— start SUPPLIED RECORDS —
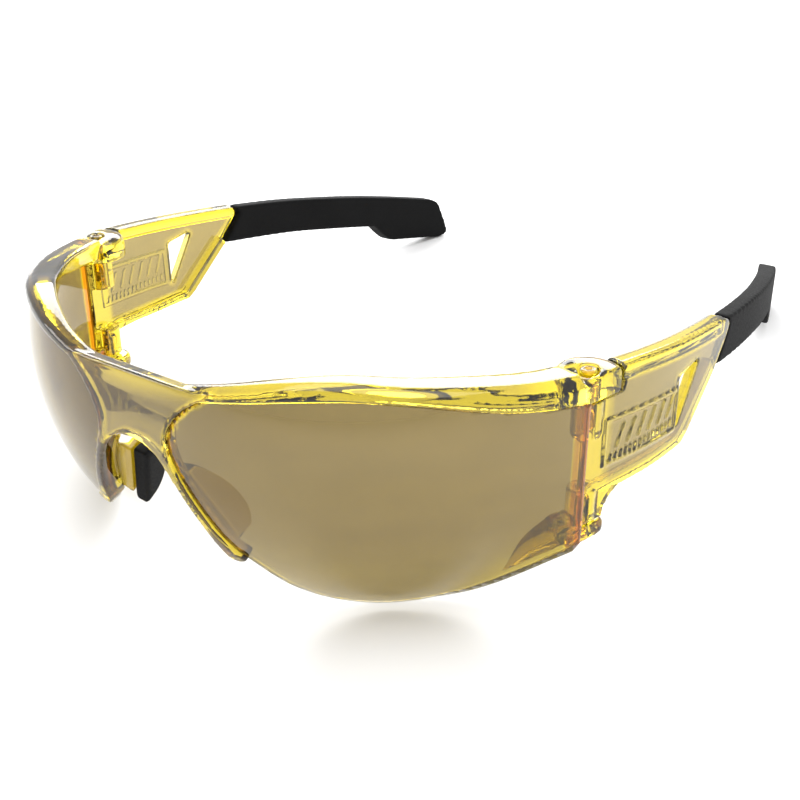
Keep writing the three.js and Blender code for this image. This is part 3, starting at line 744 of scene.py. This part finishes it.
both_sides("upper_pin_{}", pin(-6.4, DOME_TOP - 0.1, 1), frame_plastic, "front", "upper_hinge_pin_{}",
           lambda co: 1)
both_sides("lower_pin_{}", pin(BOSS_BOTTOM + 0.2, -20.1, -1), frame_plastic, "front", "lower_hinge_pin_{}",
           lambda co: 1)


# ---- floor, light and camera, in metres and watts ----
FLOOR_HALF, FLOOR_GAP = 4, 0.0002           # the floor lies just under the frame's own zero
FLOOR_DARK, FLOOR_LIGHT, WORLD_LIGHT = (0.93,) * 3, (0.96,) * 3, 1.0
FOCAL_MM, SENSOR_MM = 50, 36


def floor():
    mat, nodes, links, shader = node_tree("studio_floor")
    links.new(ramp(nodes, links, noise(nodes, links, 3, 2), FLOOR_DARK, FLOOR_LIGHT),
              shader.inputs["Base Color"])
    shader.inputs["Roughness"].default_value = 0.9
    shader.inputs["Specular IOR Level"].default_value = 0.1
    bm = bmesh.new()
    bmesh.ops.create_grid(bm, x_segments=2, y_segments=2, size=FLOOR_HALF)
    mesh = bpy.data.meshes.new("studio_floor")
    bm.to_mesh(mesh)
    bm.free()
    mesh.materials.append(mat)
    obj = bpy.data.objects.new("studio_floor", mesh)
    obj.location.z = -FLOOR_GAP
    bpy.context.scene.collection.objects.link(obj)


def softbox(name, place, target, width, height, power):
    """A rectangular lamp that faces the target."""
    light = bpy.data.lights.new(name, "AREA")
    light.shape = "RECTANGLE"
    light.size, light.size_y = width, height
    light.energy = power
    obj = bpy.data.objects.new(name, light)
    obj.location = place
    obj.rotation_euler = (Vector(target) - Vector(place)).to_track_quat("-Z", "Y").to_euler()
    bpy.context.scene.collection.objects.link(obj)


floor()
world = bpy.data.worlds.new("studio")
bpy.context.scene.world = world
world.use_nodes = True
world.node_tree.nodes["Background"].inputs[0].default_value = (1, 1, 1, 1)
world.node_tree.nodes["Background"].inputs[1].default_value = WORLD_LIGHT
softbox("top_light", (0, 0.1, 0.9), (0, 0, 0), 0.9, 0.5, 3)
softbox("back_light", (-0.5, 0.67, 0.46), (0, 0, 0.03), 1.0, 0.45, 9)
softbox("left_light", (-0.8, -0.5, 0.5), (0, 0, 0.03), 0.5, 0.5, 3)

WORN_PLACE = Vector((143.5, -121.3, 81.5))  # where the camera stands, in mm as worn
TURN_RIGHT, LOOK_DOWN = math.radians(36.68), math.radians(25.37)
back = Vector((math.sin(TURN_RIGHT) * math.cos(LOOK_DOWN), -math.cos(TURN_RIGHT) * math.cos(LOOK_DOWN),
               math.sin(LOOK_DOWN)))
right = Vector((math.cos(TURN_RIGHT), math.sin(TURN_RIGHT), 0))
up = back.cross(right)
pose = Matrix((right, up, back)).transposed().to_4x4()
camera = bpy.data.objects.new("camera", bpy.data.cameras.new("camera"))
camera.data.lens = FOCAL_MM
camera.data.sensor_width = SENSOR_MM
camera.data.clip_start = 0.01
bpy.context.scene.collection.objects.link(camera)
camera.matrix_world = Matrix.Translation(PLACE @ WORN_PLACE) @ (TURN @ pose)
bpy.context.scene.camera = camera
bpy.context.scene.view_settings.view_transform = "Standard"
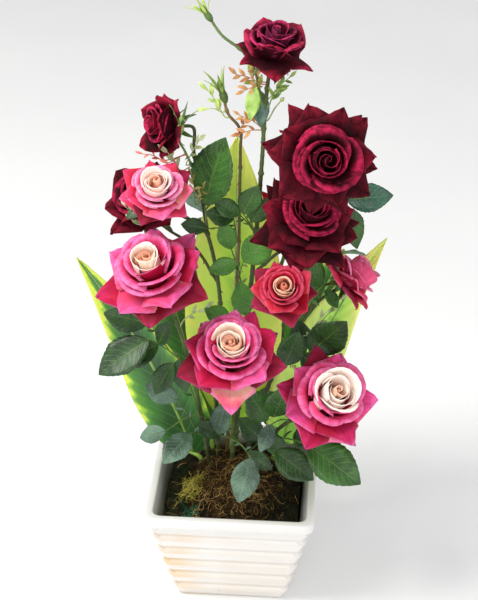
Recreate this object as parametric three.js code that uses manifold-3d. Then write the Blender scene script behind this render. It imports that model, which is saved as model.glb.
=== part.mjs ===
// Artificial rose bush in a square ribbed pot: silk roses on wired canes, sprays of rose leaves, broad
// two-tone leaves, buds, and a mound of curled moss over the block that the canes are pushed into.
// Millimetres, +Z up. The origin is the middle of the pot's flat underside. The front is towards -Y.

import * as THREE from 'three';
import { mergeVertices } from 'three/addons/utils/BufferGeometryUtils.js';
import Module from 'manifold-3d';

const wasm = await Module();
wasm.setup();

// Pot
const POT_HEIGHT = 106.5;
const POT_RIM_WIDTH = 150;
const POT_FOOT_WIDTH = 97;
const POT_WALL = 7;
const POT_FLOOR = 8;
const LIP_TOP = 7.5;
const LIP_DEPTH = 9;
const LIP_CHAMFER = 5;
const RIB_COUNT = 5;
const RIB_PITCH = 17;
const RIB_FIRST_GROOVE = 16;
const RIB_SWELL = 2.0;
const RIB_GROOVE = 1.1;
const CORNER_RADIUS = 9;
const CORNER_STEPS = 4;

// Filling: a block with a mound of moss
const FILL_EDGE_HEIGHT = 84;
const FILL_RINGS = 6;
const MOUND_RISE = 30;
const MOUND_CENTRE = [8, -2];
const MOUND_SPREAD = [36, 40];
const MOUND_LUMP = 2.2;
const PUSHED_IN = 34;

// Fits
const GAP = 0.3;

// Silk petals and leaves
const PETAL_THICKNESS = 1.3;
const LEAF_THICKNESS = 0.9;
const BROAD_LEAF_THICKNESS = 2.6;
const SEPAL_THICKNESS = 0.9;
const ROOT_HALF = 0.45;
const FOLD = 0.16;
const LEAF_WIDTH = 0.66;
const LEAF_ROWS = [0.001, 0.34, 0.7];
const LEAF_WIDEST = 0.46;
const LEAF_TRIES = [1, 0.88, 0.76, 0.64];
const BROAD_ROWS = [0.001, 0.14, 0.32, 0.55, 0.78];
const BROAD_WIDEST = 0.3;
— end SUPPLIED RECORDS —
> [INSTRUCTION]
Your answer should be a single number: the count of lines in the listing that contain the word "manifold".

> [RESULT BELOW]
2